Many of the users coming to the Zola story were considered “new” because they clicked on The Washington Post fewer than three times a month, or less. They are casual users of the Post and most any other mainstream news product. And they are part of a consumer group coveted by marketers. I wanted to know how we could use data and storytelling to get these users to return to the Post more often, and how we could marry data and storytelling to get them to register for the site, subscribe, or even click on a targeted ad. In short, this is really when my challenge became how to convert casual users into more loyal news consumers.

Again, thanks to being a JSK fellow, I had one of the most important experiences of the year when I met and talked with Jeff Burkett, senior director of product and operations for The Washington Post. Many already know that Jeff Bezos’ Amazonian influence is taking hold at the 141-year-old newspaper. I not only learned more about the software the Post is developing to help build user profiles of casual users, but got to hear about the culture change taking place there.
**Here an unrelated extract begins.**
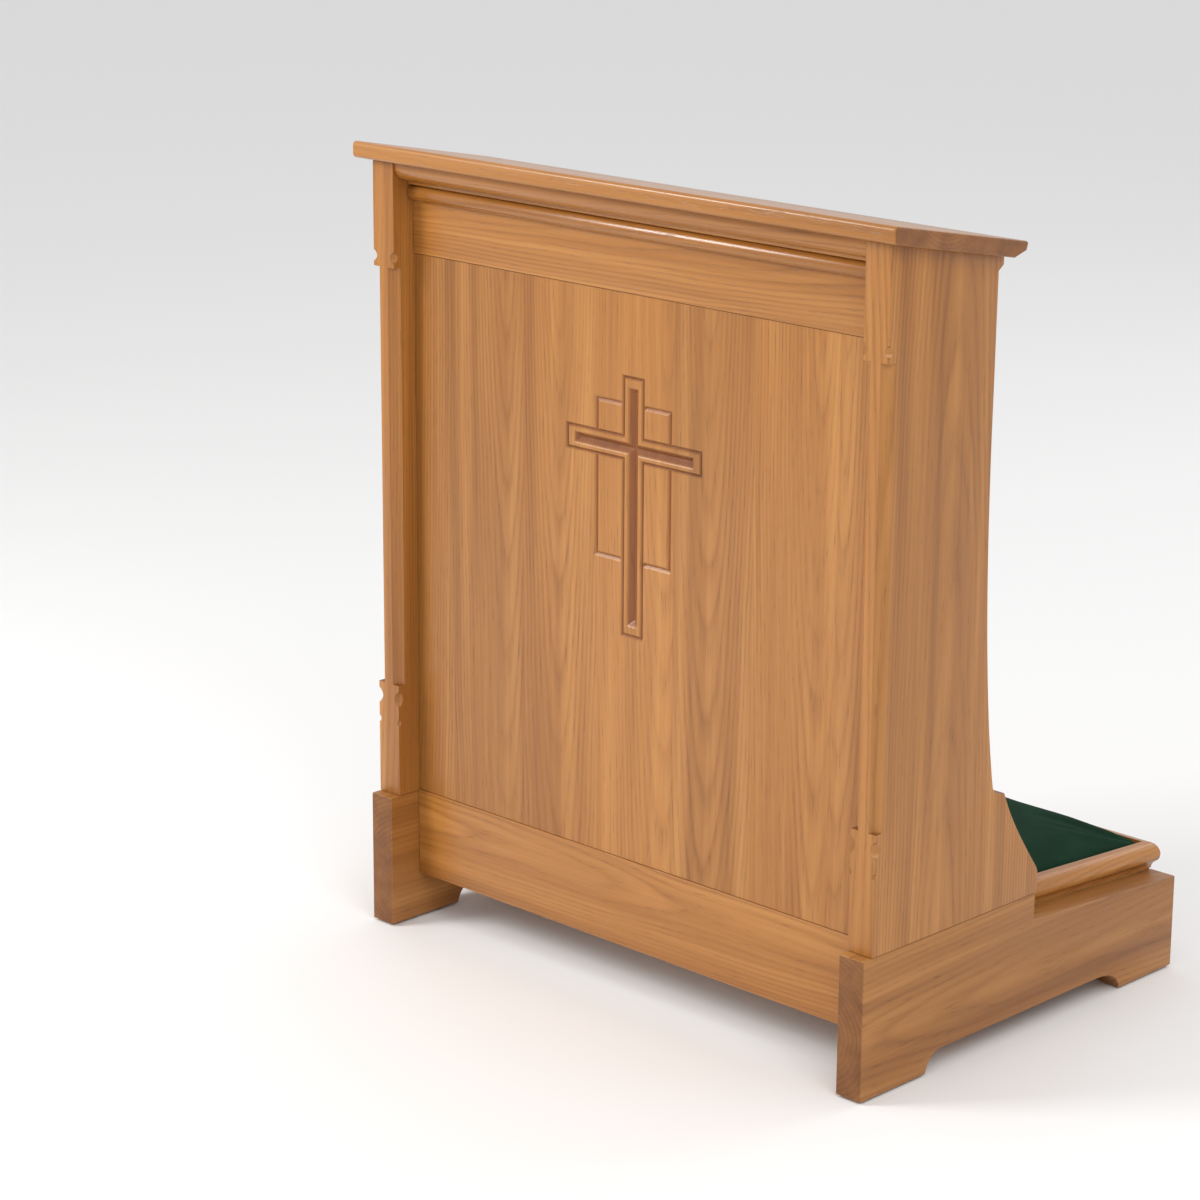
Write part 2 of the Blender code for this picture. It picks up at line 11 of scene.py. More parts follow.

Among the new software the Post is using, there’s Bandito, which optimizes content for clicks; Riveting, which lets readers tell Post editors how likely they are to read another piece of content, whether that content was published by the Post or not; and Clavis, a state-of-the-art audience targeting technology that comes from Amazon’s recommendation engine. The Post is using these tools to also create its own user profiles. The Post has other proprietary software, too, that it plans to eventually sell to other media companies. The Post decided not to rent somebody else’s technology, but to build its own.

The Post is using data to put the focus on users, not clicks, Burkett told me. “It’s (data) expensive and costly. But the payoff happens when you do something with it.”

But building your own software tools isn’t the only way to reach new users and grow audience.

Confirmation & Culture

The problem inside many news organizations is that they are so hyper-focused on trying to figure out who their existing users are that they totally ignore potential users. Yet keeping existing users and grabbing new users is the only way to grow. In order to succeed, news organizations must do both of these.

Before buying a bunch of bling, or developing new technology, news organizations must first use the data they currently collect in different ways. Instead of counting clicks, find out who is clicking, what content they clicked on last, and what content they may click on next. Learn about what these users care about, their interests, not just their age and gender. The news industry already has the tools at hand to do all of this; publishers just need to change the way they’ve always done things.  

The payoff comes when you do something different with the data.

At the end of this fellowship I will produce a set of best practices and, hopefully, begin conducting a case study on using data to personalize the news.

From data scientists and analysts to leading economists who shared knowledge about advertising, monetization and platform competition in digital markets, my life as a JSK Fellow granted access to some of the top tier experts in audience analytics. From them I learned much, but these interactions also underscored something I’ve always known: It doesn’t matter how much data or technology news organizations have. If media content isn’t reflective or representative of users and their interests, those news organizations are doomed to fail.